• **Your task**
Report every line in the listing below where the string "piece" shows up.

• **Data segment**
▼

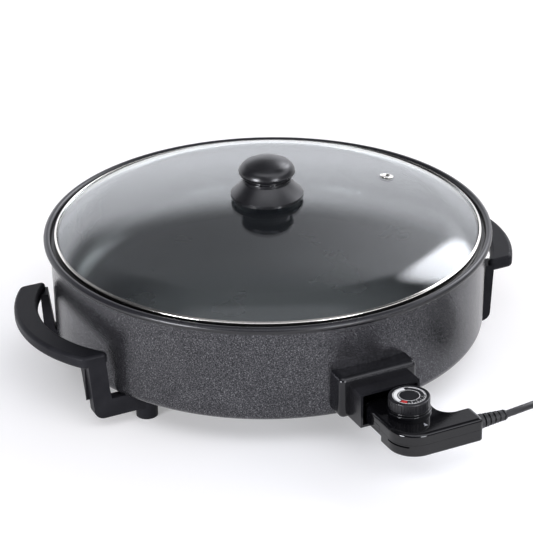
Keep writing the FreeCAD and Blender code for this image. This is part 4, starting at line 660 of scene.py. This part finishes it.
# A plain number as a flat mesh, moved out along its clock angle and turned by that angle, so that its
# foot points to the dial's axis.
def printNumber(text, clock, facts):
    curve = bpy.data.curves.new(f"number{text}", "FONT")
    curve.body = text
    curve.size = facts["numberSize"] / 1000.0
    curve.align_x, curve.align_y = "CENTER", "CENTER"
    helper = bpy.data.objects.new("numberHelper", curve)
    scene.collection.objects.link(helper)
    bpy.context.view_layer.update()
    mesh = bpy.data.meshes.new_from_object(helper.evaluated_get(bpy.context.evaluated_depsgraph_get()))
    bpy.data.objects.remove(helper)
    angle = math.radians(clock)
    place = Vector(facts["centre"] + (facts["height"] + facts["ink"],)) / 1000.0
    place += Vector((math.sin(angle), math.cos(angle), 0.0)) * facts["numberRadius"] / 1000.0
    mesh.transform(Matrix.Translation(place) @ Matrix.Rotation(-angle, 4, "Z"))
    mesh.materials.clear()
    mesh.materials.append(finish["whiteInk"])
    piece = bpy.data.objects.new(f"number{text}", mesh)
    scene.collection.objects.link(piece)
    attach(piece, "dial")


for text, clock in printFacts["numbers"].items():
    printNumber(text, clock, printFacts)

pointerFacts = {"tip": (7.3, -238.8), "height": 57.03, "length": 4.8, "width": 3.6}  # millimetres


# The pointer printed on the case: a triangle whose tip faces the dial. Its base lies one length
# further from the dial's axis and half a width to either side.
def makePointer(facts):
    tip = np.array(facts["tip"])
    outward = tip - np.array(printFacts["centre"])
    outward /= np.linalg.norm(outward)
    side = np.array((-outward[1], outward[0])) * facts["width"] / 2
    base = tip + outward * facts["length"]
    flat = np.array(((tip, base + side), (tip, base - side)))
    points = np.concatenate((flat, np.full((2, 2, 1), facts["height"])), axis=-1) / 1000.0
    piece = gridPiece("casePointer", points[::-1], finish["greyInk"], smooth=False)
    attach(piece, "controller")


makePointer(pointerFacts)
print("strap and print made")

# The light tent round the table: soft panels of the world. Each has a direction, the two cosines
# from that direction between which it fades in, the sines of elevation where it starts, is full,
# begins to fade and ends, and its level.
studio = {
    "floorColours": ("#efece8", "#ececec"),
    "floorGlow": 0.22,
    "floorClouds": 2.0,  # in a metre
    "floorSize": 12.0,
    "ambient": 0.05,
    "tint": "#f7f8ff",  # the lamps are a little cool
    "lampAim": (0.0, panY, 0.08),
    "panels": {
        "lowBack": ((0.43, 0.90, 0), (0.2, 0.75), (-1.0, -0.9, 0.06, 0.20), 1.25),
        "midBack": ((0.43, 0.90, 0), (0.2, 0.75), (0.06, 0.20, 0.38, 0.50), 1.6),
        "highBack": ((0.43, 0.90, 0), (-0.1, 0.7), (0.38, 0.50, 0.64, 0.76), 0.34),
        "highRight": ((0.90, -0.43, 0), (-0.1, 0.7), (0.34, 0.48, 0.64, 0.76), 2.4),
        "softRight": ((0.71, 0.38, 0.59), (0.966, 0.990), (-1.2, -1.1, 1.5, 1.6), 6.0),
        "overBack": ((0.43, 0.90, 0), (-0.1, 0.7), (0.64, 0.76, 0.90, 0.96), 0.11),
        "overFront": ((-0.43, -0.90, 0), (-0.1, 0.7), (0.64, 0.76, 0.90, 0.96), 3.0),
        "zenith": ((0.0, 1.0, 0), (-2.0, -1.9), (0.90, 0.96, 1.5, 1.6), 0.45),  # all the way round
    },
}


def makeFloor(facts):
    half = facts["floorSize"] / 2
    mesh = bpy.data.meshes.new("floor")
    mesh.from_pydata([(-half, -half, 0), (half, -half, 0), (half, half, 0), (-half, half, 0)], [], [(0, 1, 2, 3)])
    material, tree = startMaterial("paintedSweep")
    place = addNode(tree, "ShaderNodeTexCoord").outputs["Object"]
    cloud = addNode(tree, "ShaderNodeTexNoise", {"Vector": place, "Scale": facts["floorClouds"], "Detail": 2.0})
    colour = addNode(tree, "ShaderNodeValToRGB", {0: cloud}, ramp=list(zip(wander, facts["floorColours"])))
    matt = addNode(tree, "ShaderNodeBsdfDiffuse", {"Color": colour})
    path = addNode(tree, "ShaderNodeLightPath").outputs
    seen = addNode(
        tree, "ShaderNodeMath", {0: path["Is Camera Ray"], 1: path["Is Glossy Ray"]}, operation="MAXIMUM"
    )
    seen = addNode(tree, "ShaderNodeMath", {0: seen, 1: path["Is Transmission Ray"]}, operation="MAXIMUM")
    level = addNode(tree, "ShaderNodeMath", {0: seen, 1: facts["floorGlow"]}, operation="MULTIPLY")
    glow = addNode(tree, "ShaderNodeEmission", {"Strength": level})
    surface = addNode(tree, "ShaderNodeAddShader", {0: matt, 1: glow})
    addNode(tree, "ShaderNodeOutputMaterial", {"Surface": surface})
    mesh.materials.append(material)
    floor = bpy.data.objects.new("floor", mesh)
    scene.collection.objects.link(floor)


# Each panel is a smooth window in direction times one in height, and the panels add up. The camera
# itself sees plain white.
def makeWorld(facts):
    world = bpy.data.worlds.new("lightTent")
    world.use_nodes = True
    scene.world = world
    tree = world.node_tree
    tree.nodes.clear()
    direction = addNode(tree, "ShaderNodeTexCoord").outputs["Generated"]
    height = addNode(tree, "ShaderNodeSeparateXYZ", {0: direction}).outputs[2]
    total = facts["ambient"]
    for toward, (wide, narrow), (rise, full, fade, end), level in facts["panels"].values():
        facing = addNode(
            tree, "ShaderNodeVectorMath", {0: direction, 1: toward}, operation="DOT_PRODUCT"
        ).outputs["Value"]
        beside = addNode(
            tree, "ShaderNodeMapRange", {0: facing, 1: wide, 2: narrow, 4: level}, interpolation_type="SMOOTHSTEP"
        )
        up = addNode(tree, "ShaderNodeMapRange", {0: height, 1: rise, 2: full}, interpolation_type="SMOOTHSTEP")
        down = addNode(tree, "ShaderNodeMapRange", {0: height, 1: end, 2: fade}, interpolation_type="SMOOTHSTEP")
        window = addNode(tree, "ShaderNodeMath", {0: up, 1: down}, operation="MULTIPLY")
        total = addNode(tree, "ShaderNodeMath", {0: beside, 1: window, 2: total}, operation="MULTIPLY_ADD")
    lit = addNode(tree, "ShaderNodeBackground", {"Color": linear(facts["tint"]), "Strength": total})
    white = addNode(tree, "ShaderNodeBackground", {"Strength": 1.0})
    path = addNode(tree, "ShaderNodeLightPath").outputs["Is Camera Ray"]
    mixed = addNode(tree, "ShaderNodeMixShader", {0: path, 1: lit, 2: white})
    addNode(tree, "ShaderNodeOutputWorld", {"Surface": mixed})


lamps = {
    "keyLeft": {"place": (-2.1, -0.75, 0.4), "size": (0.7, 0.5), "watts": 44.0},
    "sideRight": {"place": (0.3, -2.1, 0.5), "size": (0.7, 0.5), "watts": 20.0},
}


def makeLamp(name, facts):
    data = bpy.data.lights.new(name, "AREA")
    data.shape = "RECTANGLE"
    data.size, data.size_y = facts["size"]
    data.energy = facts["watts"]
    data.color = linear(studio["tint"])[:3]
    lamp = bpy.data.objects.new(name, data)
    scene.collection.objects.link(lamp)
    lamp.location = facts["place"]
    toward = Vector(studio["lampAim"]) - Vector(facts["place"])
    lamp.rotation_euler = toward.to_track_quat("-Z", "Y").to_euler()
    lamp.visible_camera = False


makeFloor(studio)
makeWorld(studio)
for name, facts in lamps.items():
    makeLamp(name, facts)
print("studio lit")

▲

• **Result**
    piece = bpy.data.objects.new(f"number{text}", mesh)
    scene.collection.objects.link(piece)
    attach(piece, "dial")
    piece = gridPiece("casePointer", points[::-1], finish["greyInk"], smooth=False)
    attach(piece, "controller")